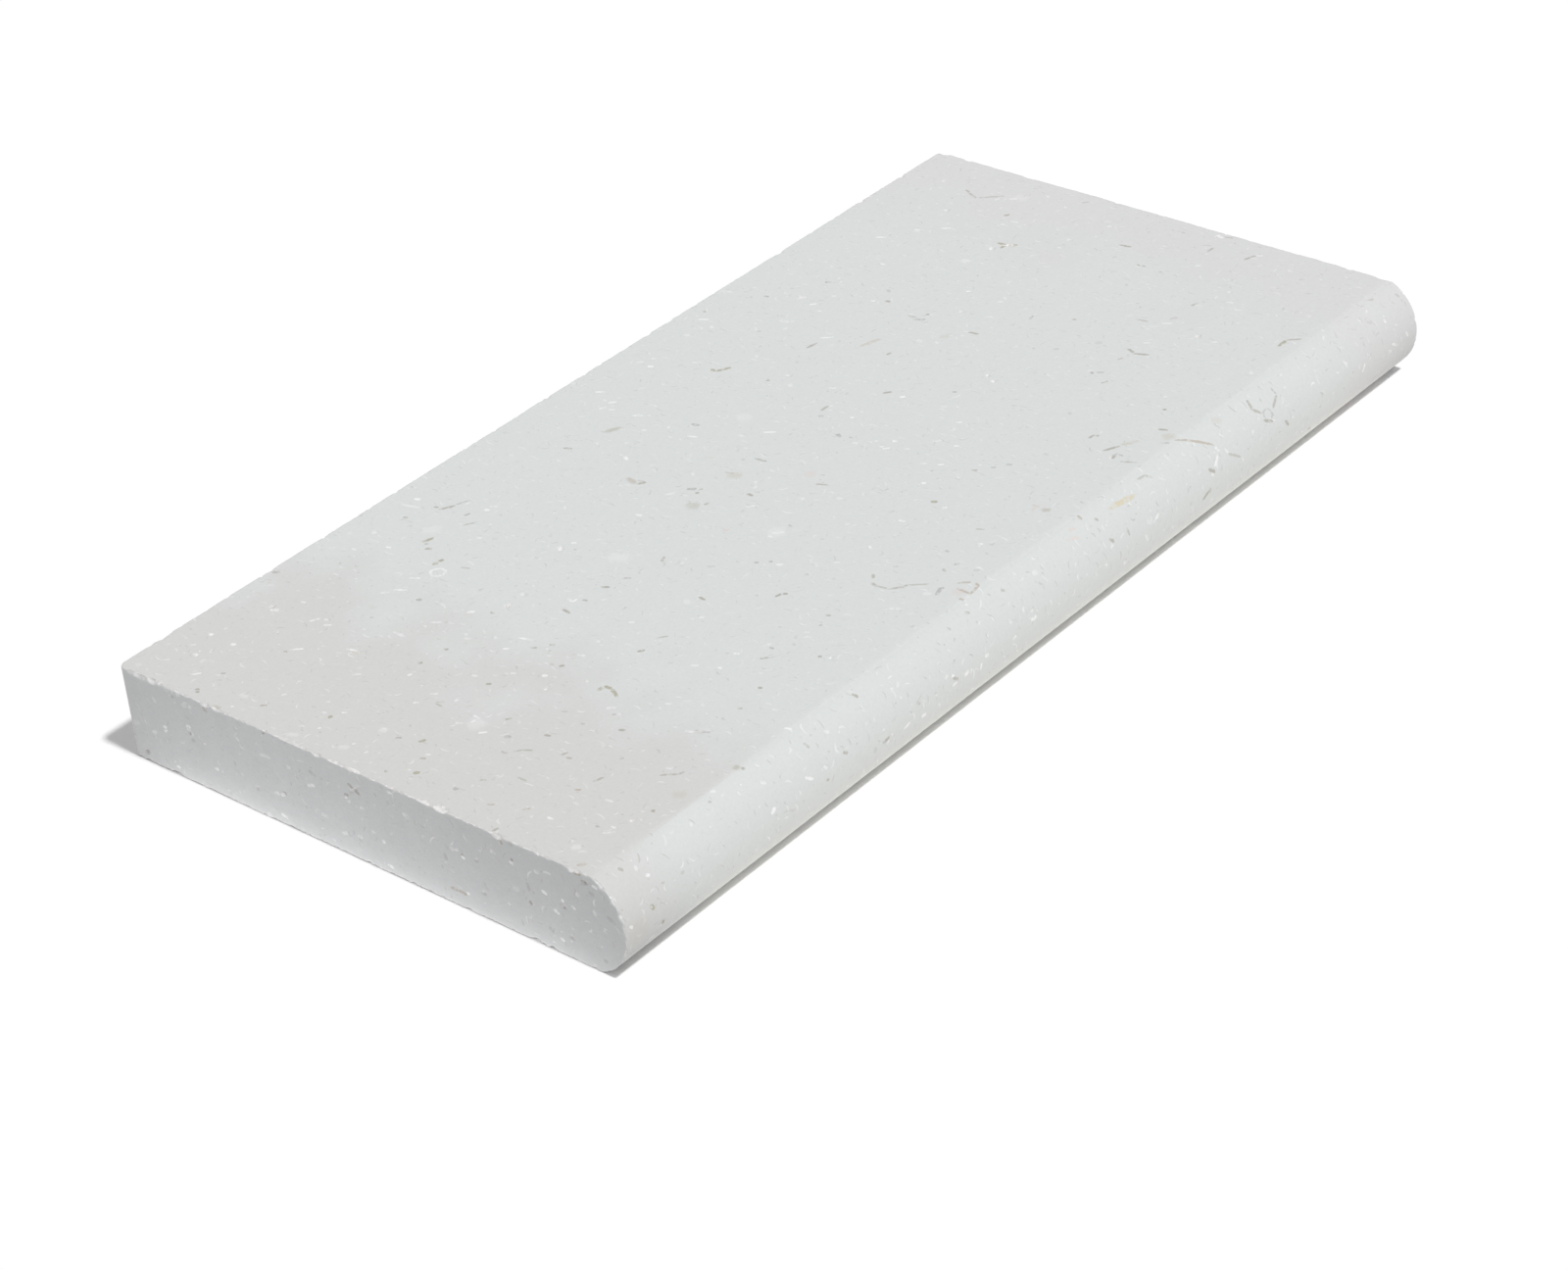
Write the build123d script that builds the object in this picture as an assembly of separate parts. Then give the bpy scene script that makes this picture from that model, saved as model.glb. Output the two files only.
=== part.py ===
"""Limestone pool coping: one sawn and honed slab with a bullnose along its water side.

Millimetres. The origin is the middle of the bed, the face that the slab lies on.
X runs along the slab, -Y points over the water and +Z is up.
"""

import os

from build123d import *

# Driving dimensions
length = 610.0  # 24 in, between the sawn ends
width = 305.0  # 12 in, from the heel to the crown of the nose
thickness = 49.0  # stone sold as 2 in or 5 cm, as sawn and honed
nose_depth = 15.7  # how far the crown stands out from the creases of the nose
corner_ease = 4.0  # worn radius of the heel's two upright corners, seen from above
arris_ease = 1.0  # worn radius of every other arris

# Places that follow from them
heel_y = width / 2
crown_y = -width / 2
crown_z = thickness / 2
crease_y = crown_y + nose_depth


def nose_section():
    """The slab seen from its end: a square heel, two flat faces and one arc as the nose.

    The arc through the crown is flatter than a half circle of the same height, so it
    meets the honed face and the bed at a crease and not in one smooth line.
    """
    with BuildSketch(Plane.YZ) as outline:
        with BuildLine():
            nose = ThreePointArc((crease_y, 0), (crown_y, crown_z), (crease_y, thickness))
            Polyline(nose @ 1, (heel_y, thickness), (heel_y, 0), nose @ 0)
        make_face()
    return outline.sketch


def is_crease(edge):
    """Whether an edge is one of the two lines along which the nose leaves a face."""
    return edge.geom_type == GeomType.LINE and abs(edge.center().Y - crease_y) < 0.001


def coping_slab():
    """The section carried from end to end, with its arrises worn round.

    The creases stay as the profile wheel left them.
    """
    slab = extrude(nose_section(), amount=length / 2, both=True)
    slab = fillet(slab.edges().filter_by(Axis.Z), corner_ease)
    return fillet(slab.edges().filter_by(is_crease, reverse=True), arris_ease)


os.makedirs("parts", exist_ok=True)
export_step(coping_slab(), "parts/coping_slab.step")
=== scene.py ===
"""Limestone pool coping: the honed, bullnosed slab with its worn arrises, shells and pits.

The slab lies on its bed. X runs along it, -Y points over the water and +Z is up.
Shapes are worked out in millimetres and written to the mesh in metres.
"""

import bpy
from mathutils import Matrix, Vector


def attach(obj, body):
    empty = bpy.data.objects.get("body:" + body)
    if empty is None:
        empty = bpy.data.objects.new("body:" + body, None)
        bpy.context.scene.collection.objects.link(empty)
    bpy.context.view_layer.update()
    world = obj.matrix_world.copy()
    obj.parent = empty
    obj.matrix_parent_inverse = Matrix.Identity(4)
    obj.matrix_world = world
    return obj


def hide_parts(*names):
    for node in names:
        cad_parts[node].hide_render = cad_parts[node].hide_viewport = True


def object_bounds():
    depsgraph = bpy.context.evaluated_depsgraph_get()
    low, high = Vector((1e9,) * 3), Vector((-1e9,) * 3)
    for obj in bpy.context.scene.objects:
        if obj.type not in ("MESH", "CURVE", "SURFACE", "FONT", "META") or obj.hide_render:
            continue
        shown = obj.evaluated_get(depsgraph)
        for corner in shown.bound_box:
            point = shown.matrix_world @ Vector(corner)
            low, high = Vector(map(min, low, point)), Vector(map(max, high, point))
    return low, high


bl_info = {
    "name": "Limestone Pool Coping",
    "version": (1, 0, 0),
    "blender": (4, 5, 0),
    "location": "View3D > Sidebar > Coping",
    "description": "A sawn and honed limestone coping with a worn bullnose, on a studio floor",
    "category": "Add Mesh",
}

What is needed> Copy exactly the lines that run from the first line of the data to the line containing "arrises worn round.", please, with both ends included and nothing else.

Response>
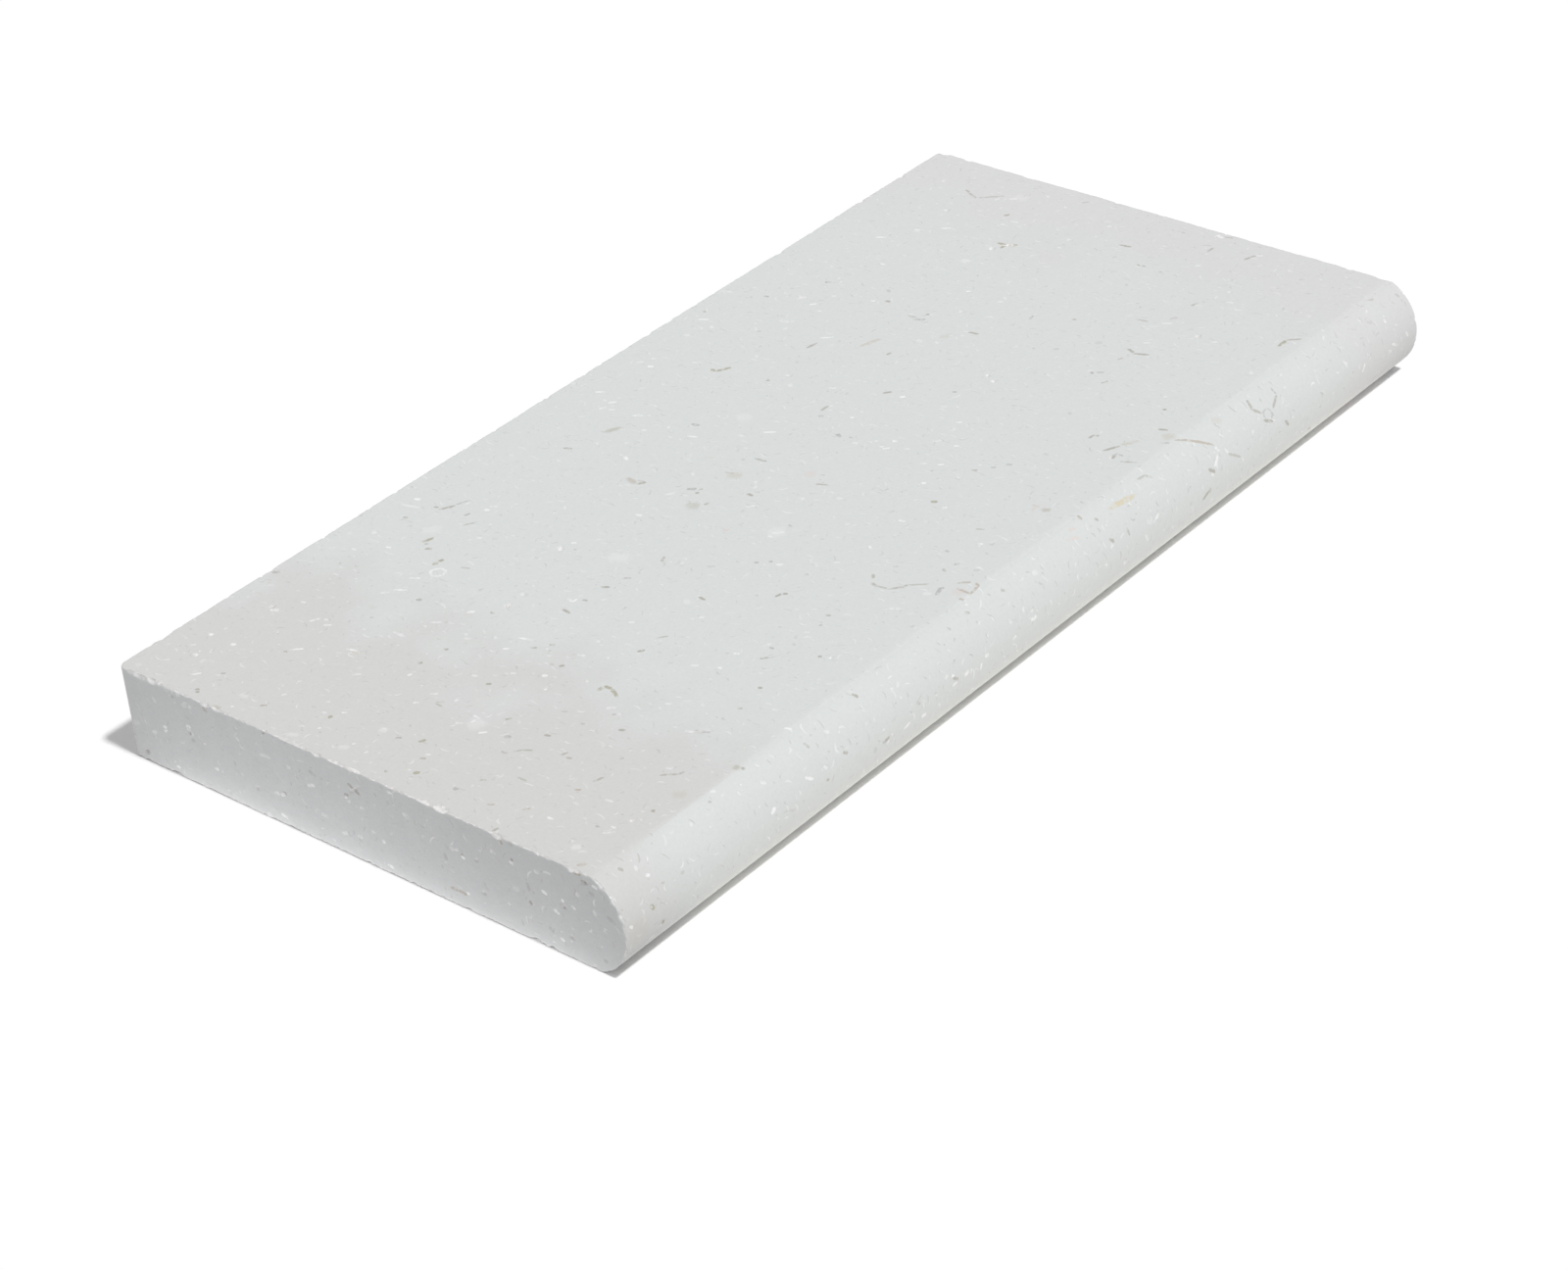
Write the build123d script that builds the object in this picture as an assembly of separate parts. Then give the bpy scene script that makes this picture from that model, saved as model.glb. Output the two files only.
=== part.py ===
"""Limestone pool coping: one sawn and honed slab with a bullnose along its water side.

Millimetres. The origin is the middle of the bed, the face that the slab lies on.
X runs along the slab, -Y points over the water and +Z is up.
"""

import os

from build123d import *

# Driving dimensions
length = 610.0  # 24 in, between the sawn ends
width = 305.0  # 12 in, from the heel to the crown of the nose
thickness = 49.0  # stone sold as 2 in or 5 cm, as sawn and honed
nose_depth = 15.7  # how far the crown stands out from the creases of the nose
corner_ease = 4.0  # worn radius of the heel's two upright corners, seen from above
arris_ease = 1.0  # worn radius of every other arris

# Places that follow from them
heel_y = width / 2
crown_y = -width / 2
crown_z = thickness / 2
crease_y = crown_y + nose_depth


def nose_section():
    """The slab seen from its end: a square heel, two flat faces and one arc as the nose.

    The arc through the crown is flatter than a half circle of the same height, so it
    meets the honed face and the bed at a crease and not in one smooth line.
    """
    with BuildSketch(Plane.YZ) as outline:
        with BuildLine():
            nose = ThreePointArc((crease_y, 0), (crown_y, crown_z), (crease_y, thickness))
            Polyline(nose @ 1, (heel_y, thickness), (heel_y, 0), nose @ 0)
        make_face()
    return outline.sketch


def is_crease(edge):
    """Whether an edge is one of the two lines along which the nose leaves a face."""
    return edge.geom_type == GeomType.LINE and abs(edge.center().Y - crease_y) < 0.001


def coping_slab():
    """The section carried from end to end, with its arrises worn round.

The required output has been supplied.